──────── SUPPLIED ENTRIES

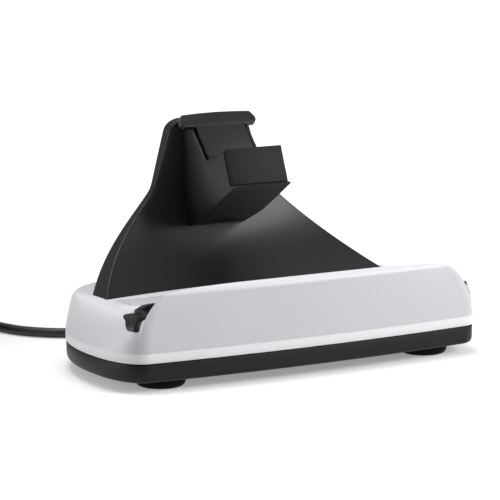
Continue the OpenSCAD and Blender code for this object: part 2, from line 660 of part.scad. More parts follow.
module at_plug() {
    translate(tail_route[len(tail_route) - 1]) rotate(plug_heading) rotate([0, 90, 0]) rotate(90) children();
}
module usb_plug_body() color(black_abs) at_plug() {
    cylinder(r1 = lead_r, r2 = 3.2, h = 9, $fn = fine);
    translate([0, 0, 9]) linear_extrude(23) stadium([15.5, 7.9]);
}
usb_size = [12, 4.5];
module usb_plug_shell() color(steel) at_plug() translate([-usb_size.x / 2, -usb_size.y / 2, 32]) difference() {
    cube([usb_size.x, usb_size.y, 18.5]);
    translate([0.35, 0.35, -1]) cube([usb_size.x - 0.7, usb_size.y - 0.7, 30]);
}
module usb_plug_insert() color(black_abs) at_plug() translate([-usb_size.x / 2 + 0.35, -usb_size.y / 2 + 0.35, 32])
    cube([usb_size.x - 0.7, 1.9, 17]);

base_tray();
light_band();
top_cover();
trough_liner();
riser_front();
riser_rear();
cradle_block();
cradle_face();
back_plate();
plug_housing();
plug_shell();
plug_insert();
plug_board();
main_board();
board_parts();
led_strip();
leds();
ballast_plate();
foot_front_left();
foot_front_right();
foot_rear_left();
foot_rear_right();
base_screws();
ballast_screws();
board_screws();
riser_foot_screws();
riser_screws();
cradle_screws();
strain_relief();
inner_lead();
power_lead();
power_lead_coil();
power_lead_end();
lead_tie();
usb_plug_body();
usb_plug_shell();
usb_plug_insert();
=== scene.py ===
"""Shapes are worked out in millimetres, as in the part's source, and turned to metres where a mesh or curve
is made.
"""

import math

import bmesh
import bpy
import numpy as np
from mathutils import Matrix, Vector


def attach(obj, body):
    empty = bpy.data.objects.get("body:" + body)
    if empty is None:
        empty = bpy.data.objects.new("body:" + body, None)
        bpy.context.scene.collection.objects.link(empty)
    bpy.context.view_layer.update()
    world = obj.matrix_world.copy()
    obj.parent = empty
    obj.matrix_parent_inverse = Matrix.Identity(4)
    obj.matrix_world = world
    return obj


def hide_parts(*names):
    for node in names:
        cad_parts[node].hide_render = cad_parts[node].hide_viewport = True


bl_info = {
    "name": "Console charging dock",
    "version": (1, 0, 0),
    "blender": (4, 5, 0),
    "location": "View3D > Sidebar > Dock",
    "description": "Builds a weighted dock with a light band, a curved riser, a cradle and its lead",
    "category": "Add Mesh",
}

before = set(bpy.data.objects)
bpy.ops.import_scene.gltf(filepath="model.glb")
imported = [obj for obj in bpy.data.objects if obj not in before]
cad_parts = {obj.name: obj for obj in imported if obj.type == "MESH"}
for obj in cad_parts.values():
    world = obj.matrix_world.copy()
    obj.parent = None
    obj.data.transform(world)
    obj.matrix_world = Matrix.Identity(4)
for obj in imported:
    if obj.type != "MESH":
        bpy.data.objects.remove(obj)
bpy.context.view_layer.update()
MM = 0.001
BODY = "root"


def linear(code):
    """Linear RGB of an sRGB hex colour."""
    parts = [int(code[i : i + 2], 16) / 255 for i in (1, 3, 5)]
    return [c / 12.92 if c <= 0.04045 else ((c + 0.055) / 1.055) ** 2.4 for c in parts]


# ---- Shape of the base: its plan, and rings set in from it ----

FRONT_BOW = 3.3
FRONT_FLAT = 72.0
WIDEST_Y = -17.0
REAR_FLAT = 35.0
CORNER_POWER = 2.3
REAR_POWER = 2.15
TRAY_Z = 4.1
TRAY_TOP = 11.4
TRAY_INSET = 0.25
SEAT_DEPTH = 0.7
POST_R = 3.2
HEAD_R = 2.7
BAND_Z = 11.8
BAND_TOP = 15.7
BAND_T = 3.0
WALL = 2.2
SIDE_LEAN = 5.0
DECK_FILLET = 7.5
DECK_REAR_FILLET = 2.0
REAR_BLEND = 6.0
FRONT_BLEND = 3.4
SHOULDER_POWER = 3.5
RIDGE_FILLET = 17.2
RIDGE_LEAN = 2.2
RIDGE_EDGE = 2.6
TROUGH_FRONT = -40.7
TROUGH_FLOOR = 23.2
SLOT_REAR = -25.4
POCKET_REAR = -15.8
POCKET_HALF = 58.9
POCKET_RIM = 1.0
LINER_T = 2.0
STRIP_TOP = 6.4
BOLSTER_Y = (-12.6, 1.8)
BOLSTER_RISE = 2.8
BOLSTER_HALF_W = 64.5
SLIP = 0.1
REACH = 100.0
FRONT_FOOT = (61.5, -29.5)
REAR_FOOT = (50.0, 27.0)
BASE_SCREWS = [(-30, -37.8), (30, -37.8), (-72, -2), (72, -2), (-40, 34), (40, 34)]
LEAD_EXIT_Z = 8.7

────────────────
──────── SUPPLIED ENTRIES

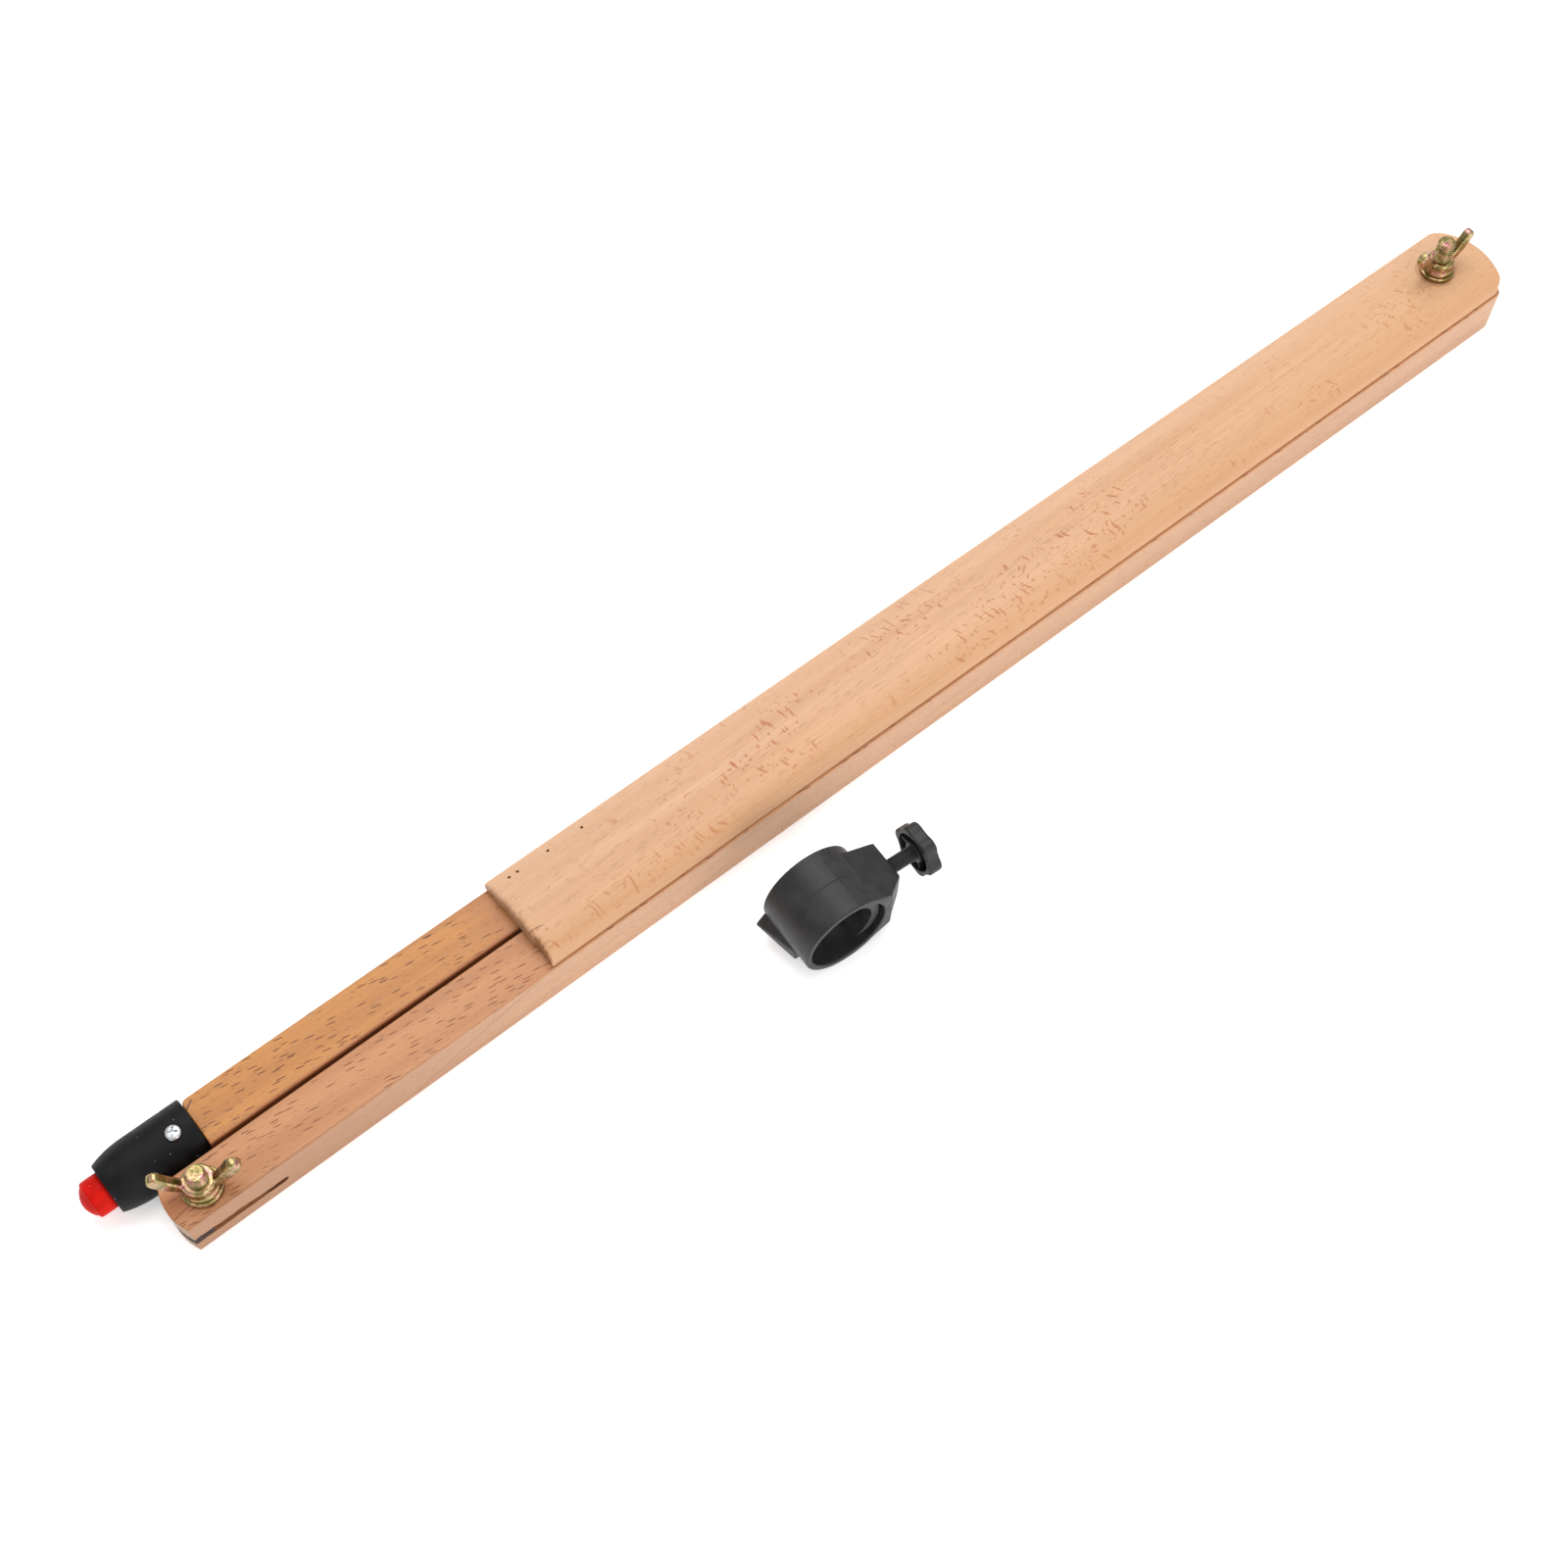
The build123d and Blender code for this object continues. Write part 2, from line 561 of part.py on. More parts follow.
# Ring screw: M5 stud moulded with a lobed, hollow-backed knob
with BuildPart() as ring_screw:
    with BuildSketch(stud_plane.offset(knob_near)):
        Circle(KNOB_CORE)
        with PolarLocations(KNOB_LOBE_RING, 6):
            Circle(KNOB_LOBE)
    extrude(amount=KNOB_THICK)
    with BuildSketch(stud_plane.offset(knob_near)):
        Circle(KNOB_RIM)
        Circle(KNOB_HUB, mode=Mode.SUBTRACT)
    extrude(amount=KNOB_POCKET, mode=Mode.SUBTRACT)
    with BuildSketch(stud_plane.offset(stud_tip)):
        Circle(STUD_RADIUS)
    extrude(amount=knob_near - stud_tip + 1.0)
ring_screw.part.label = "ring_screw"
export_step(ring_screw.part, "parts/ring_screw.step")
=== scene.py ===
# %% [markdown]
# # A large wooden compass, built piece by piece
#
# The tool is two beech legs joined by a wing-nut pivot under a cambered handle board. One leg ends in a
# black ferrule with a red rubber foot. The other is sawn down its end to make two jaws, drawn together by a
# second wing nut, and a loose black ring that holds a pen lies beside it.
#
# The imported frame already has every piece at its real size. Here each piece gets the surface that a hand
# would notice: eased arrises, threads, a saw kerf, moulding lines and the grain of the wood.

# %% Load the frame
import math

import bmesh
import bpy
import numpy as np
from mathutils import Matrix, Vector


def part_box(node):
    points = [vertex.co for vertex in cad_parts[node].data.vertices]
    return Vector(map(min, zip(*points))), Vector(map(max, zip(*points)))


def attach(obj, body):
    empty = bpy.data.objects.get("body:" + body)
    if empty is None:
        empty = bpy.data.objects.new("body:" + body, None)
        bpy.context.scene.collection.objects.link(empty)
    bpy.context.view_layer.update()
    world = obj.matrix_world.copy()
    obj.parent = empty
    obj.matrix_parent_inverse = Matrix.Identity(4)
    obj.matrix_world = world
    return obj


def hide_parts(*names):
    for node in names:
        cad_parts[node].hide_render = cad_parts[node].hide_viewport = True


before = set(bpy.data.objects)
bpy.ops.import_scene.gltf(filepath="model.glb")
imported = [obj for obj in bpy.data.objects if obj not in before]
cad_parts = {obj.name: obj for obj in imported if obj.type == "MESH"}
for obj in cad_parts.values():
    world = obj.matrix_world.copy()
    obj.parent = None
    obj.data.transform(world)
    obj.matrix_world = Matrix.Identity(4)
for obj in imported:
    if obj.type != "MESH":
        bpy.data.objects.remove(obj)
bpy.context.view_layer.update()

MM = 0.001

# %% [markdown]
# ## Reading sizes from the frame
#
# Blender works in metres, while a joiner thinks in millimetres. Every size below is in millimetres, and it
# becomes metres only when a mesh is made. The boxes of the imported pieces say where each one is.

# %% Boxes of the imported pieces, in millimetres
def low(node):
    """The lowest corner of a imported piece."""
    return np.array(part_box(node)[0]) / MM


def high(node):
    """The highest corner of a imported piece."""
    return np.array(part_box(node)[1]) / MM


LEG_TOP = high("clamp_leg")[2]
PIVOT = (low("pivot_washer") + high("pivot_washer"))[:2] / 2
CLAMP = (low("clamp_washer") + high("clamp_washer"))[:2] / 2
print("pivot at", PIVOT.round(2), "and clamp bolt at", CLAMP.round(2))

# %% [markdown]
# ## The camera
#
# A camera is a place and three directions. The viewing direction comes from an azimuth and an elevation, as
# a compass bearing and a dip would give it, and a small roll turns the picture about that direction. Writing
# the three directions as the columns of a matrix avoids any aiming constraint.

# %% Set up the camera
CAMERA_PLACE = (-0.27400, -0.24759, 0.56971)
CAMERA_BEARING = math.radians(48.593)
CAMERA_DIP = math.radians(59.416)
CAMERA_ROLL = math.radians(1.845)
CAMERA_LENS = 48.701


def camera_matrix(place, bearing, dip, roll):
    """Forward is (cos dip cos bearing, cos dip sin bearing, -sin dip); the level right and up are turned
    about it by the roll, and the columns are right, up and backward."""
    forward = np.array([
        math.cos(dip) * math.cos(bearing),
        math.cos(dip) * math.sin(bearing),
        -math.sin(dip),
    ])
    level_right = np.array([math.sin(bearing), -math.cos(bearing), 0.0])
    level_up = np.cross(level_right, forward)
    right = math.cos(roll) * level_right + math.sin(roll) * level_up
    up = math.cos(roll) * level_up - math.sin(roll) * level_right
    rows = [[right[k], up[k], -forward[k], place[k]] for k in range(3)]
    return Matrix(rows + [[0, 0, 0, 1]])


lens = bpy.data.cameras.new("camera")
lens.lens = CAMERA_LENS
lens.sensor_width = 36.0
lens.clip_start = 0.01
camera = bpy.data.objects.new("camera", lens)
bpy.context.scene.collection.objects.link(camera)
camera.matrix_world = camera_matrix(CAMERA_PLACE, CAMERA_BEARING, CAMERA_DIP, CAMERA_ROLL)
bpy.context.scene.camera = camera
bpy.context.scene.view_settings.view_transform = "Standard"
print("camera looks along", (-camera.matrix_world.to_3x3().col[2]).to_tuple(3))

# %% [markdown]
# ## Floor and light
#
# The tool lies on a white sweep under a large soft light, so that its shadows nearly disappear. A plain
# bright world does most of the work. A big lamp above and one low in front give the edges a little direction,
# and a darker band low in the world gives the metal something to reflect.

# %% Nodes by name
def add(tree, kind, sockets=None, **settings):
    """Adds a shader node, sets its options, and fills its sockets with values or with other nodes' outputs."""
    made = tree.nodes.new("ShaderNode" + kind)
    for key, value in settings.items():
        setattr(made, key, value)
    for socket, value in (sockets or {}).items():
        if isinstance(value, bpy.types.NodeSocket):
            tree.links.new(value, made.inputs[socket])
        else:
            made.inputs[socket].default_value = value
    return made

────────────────
──────── SUPPLIED ENTRIES

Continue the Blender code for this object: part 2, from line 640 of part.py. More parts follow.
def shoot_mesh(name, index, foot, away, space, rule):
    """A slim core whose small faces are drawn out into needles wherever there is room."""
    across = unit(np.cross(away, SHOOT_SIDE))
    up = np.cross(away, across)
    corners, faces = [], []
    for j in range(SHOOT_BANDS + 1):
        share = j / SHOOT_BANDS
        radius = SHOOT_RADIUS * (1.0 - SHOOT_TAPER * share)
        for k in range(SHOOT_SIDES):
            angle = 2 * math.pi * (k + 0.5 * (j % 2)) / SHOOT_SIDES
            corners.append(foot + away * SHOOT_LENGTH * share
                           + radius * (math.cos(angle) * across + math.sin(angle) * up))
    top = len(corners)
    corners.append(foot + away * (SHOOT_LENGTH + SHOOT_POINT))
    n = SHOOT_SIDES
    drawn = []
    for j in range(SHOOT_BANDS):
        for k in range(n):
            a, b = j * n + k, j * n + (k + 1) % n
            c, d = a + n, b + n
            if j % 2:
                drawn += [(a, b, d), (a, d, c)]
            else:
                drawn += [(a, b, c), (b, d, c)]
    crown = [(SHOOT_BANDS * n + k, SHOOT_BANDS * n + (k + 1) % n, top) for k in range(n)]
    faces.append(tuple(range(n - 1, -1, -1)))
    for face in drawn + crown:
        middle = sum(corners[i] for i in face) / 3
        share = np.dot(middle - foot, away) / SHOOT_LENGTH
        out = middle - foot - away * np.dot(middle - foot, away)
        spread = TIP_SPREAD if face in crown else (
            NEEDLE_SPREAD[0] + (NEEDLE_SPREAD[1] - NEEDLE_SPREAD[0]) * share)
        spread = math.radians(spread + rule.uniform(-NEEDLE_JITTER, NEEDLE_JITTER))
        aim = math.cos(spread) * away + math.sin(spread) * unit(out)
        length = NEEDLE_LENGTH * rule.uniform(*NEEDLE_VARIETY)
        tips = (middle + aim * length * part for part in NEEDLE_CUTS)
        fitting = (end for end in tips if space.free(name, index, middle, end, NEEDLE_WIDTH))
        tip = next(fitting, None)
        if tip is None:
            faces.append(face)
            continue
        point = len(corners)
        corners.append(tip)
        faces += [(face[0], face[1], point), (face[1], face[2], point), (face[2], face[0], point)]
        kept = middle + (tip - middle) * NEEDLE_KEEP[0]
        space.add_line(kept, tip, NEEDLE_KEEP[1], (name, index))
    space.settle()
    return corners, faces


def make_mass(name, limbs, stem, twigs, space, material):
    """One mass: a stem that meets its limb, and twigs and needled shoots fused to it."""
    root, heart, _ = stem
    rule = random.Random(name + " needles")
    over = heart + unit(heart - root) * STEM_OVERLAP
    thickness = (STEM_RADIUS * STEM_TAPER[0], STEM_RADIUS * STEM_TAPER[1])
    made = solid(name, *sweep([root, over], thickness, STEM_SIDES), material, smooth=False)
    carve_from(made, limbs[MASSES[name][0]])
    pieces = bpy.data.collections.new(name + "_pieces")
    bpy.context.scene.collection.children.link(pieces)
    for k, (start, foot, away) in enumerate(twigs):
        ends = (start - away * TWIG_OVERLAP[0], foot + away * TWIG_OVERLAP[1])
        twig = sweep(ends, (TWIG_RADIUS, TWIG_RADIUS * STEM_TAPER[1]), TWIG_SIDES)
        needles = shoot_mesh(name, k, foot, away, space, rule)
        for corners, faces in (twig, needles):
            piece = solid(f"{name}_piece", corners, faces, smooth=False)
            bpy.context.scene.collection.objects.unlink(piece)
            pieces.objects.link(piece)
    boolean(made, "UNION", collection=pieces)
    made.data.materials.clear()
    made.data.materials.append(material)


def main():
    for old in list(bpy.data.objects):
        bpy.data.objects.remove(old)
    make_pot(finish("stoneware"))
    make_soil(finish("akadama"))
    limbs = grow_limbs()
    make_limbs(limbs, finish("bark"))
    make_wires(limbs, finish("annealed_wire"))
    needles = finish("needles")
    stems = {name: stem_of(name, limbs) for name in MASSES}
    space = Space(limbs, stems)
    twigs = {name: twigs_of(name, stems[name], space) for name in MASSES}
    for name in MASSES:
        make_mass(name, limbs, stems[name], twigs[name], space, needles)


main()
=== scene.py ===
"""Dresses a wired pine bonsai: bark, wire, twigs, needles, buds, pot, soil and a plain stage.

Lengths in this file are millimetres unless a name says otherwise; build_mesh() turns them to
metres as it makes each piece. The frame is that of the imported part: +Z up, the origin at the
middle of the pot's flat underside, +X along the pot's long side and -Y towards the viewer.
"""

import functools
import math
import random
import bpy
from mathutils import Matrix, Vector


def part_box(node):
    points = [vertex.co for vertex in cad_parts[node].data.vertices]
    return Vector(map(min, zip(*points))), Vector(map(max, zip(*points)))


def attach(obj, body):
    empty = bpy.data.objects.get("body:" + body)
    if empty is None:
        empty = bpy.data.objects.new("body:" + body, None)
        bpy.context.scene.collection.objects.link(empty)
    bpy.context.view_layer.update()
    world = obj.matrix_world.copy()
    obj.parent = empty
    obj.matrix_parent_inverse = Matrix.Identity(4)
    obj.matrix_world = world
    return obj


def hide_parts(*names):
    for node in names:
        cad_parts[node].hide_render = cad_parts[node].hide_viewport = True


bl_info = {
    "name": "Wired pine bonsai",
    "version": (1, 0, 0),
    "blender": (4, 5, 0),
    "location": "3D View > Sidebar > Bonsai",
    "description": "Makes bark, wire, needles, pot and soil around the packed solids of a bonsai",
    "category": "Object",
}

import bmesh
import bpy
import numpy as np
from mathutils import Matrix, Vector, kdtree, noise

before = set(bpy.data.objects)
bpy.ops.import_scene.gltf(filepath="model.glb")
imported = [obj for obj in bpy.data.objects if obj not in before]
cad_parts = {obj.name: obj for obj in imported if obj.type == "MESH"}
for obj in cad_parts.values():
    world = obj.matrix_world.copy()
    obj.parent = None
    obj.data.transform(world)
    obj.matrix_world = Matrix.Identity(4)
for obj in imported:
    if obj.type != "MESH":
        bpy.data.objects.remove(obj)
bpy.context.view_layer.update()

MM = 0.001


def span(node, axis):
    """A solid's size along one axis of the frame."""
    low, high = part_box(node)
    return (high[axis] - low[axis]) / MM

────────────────

▶ **TASK BRIEF**:
Scan the listing above. Gather each line that contains the word "pieces".

▶ **RESPONSE BELOW**:
# becomes metres only when a mesh is made. The boxes of the imported pieces say where each one is.
# %% Boxes of the imported pieces, in millimetres
    pieces = bpy.data.collections.new(name + "_pieces")
    bpy.context.scene.collection.children.link(pieces)
            pieces.objects.link(piece)
    boolean(made, "UNION", collection=pieces)